As for Aldo and McGregor’s statements, at first glance, they seem innocuous enough. They offered their opinions on Ngannou leaving the UFC after his contract with the promotion expired, and the two sides failed to agree on a new deal. However, none of the sites provided the context to explain why Ngannou parted ways with the UFC. By not providing that background, the reporting presents only McGregor and Aldo’s pro-UFC side of the discussion.
In their statements, McGregor and Aldo made it seem like it was all about Ngannou getting more money via boxing, but in his own words, Ngannou said, “it wasn’t going to be about money.”
Many of these errors or lack of context could be attributed to being in a rush to be the first to get the story published. In this day and age where every MMA site is covering the same topics, it is perhaps understandable. The less forgivable reason for the lack of context is because the MMA media has often hidden behind the excuse that they are just reporting on what White (or anyone) says when he appears in front of a microphone.

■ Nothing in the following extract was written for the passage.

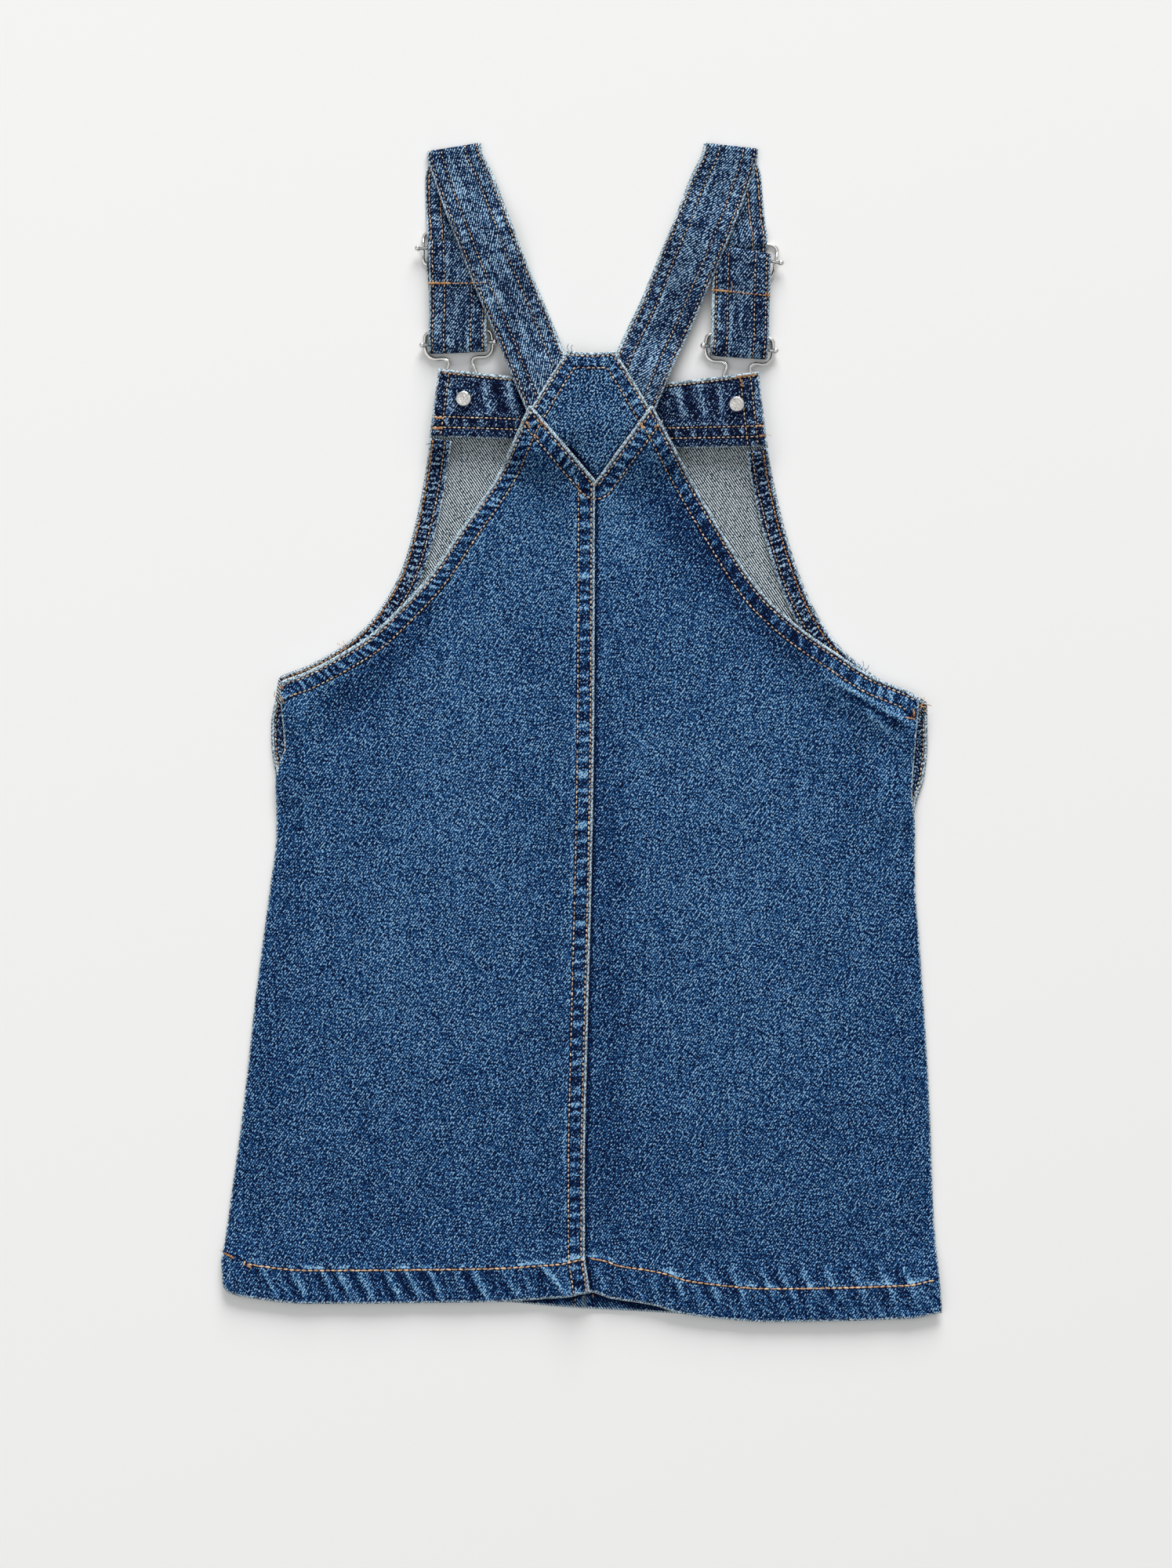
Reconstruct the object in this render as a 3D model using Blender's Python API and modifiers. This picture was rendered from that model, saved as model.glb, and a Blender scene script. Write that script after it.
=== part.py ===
"""A child's denim overall dress, laid out flat on its front with its back up.

The tables and sizes are in millimetres, and a mesh gets its points in metres. X runs from the wearer's
left to the right, Y from the hem to the shoulders, and Z up from the surface that the dress lies on. The
origin is on that surface, under the middle of the dress.

Each piece of cloth is an open sheet laid over the pile of the pieces below it, with a gap, and then
thickened upwards. The straps are ribbons that run from their sewn end, over the slider's bar, round the
buckle's pin, through the slider, up to the shoulder, and over it to the yoke.
"""

import math

import bmesh
import bpy
import numpy as np

MM = 0.001

# The cloth
WALL = 1.0                  # a single panel
HEM_WALL = 2.2              # a panel where its hem is turned up
HEM_DEPTH = 17.0
STRAP_WALL = 1.4            # two layers sewn flat
STRAP_WIDTH = 29.6
SEAM_LAP = 10.0             # how far one half of the back lies over the other
FACING_WIDTH = 11.0         # the strip along each front armhole
SLIT_WIDTH = 8.0            # the strip along each side slit
GAP = 0.3                   # left between any two pieces

# The pile that the cloth is laid over
PILE_CELL = 1.0
PILE_HALF_WIDTH = 220.0
PILE_HALF_LENGTH = 340.0
EDGE_SHARE = 0.02           # how far past a triangle's edge a cell still counts as covered
TINY_AREA = 1e-9            # a triangle seen edge on covers nothing
MESH_SPACING = 13.0         # the widest step between a sheet's points where it lies on something narrow
SOFT_REACH = 9.0            # how far a single panel bridges what it lies on
STIFF_REACH = 12.0          # the same for a strap
BIB_REACH = 12.0            # the same for the bib, over its buttons

# The panels' grids
BACK_ACROSS = [0.0, 0.04, 0.15, 0.28, 0.42, 0.56, 0.7, 0.83, 0.93, 1.0]
FRONT_ACROSS = [0.0, 0.07, 0.2, 0.36, 0.52, 0.68, 0.84, 1.0]
HEM_STEP = 1.5              # from the turned-up hem's edge to the single cloth above it
HEM_REST = 16.0             # from there to the next row
BODY_STEP = 21.0
ARMHOLE_LOW = 14.0          # rows are close together from this far below the armhole's foot
ARMHOLE_HIGH = 38.0         # to this far above it
ARMHOLE_STEP = 6.5
CHEST_STEP = 11.0
NECK_STEP = 9.0
FACING_COLUMNS = 14
FACING_ROWS = [0.0, 0.33, 0.66, 1.0]
FACING_LOW_LEVEL = 147.5    # where the facing's ends meet the panel's sides
PATCH_COLUMNS = 8
STRIP_INSET = 0.4           # from the panel's edge to a strip's edge

# The hardware
SLIDER_WIRE = 0.9           # radii
BUCKLE_WIRE = 1.1
WIRE_RESOLUTION = 2
PIN_RADIUS = 0.9
BALL_RADIUS = 1.6
PIN_LENGTH = 37.0           # from ball to ball
SLIDER_BAR_LENGTH = 40.8
SLIDER_WIDTH = 35.2         # between the centres of its side wires
SLIDER_HEIGHT = 16.6        # between the centres of its two outer bars
SLIDER_CORNER = 3.0
SLIDER_SIDE = 2.6           # half the length of side that is bowed up
CORNER_STEPS = 3
BALL_STEPS = 4
PIN_SIDES = 10
BAR_REST = 1.6              # half the width of strap that lies flat on one of its outer bars
HEAD_RADIUS = 8.5
HEAD_HEIGHT = 2.8
HEAD_SLANT = 0.7            # the head's slanted rim
NECK_RADIUS = 2.2
BUTTON_SIDES = 20
RIVET_RADIUS = 4.0
RIVET_HEIGHT = 1.5
RIVET_DOME = [(0.0, 0.0), (0.55, 0.1), (0.88, 0.5), (1.0, 1.0)]   # share of the radius, drop
RIVET_SIDES = 16
RIVET_REACH = 1.0           # how much wider than the cap its seat is
MERGE_DISTANCE = 0.00001    # metres

# Heights of the middle of what is stacked in a strap's lower loop
LOW_RUN = GAP + STRAP_WALL / 2
OVER_FRAME = 2 * SLIDER_WIRE + 2 * GAP + STRAP_WALL / 2
TUCKED_AT_BAR = LOW_RUN + STRAP_WALL + GAP
BAR_HEIGHT = TUCKED_AT_BAR + STRAP_WALL / 2 + GAP + PIN_RADIUS
UPPER_AT_BAR = BAR_HEIGHT + PIN_RADIUS + GAP + STRAP_WALL / 2
TUCKED_OVER_FRAME = OVER_FRAME + STRAP_WALL + GAP
UPPER_OVER_FRAME = TUCKED_OVER_FRAME + STRAP_WALL + GAP
TUCKED_TIP = TUCKED_AT_BAR + 0.2
TUCKED_MIDDLE = TUCKED_OVER_FRAME - 0.6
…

With none of the stories on White, Aldo, McGregor or Jones’s comments including Ngannou’s side of the story, the sites basically did what the UFC wanted—tell a one-sided story that favors them.
Did those writers do so consciously or for nefarious reasons? I really don’t think that’s the case.
But with that lack of context, narratives on Ngannou leaving the UFC simply because of money or somehow being afraid, only gets pushed a step closer to being seen as facts. The same can be said about so many other important topics in the sport.
We all have room to improve on this subject. Taking the time to tell a complete story is part of the media’s job. However, hiding behind the idea that part of the job is to be a transcriptionist for powerful members of the organization being covered, is something any media member should strive to avoid.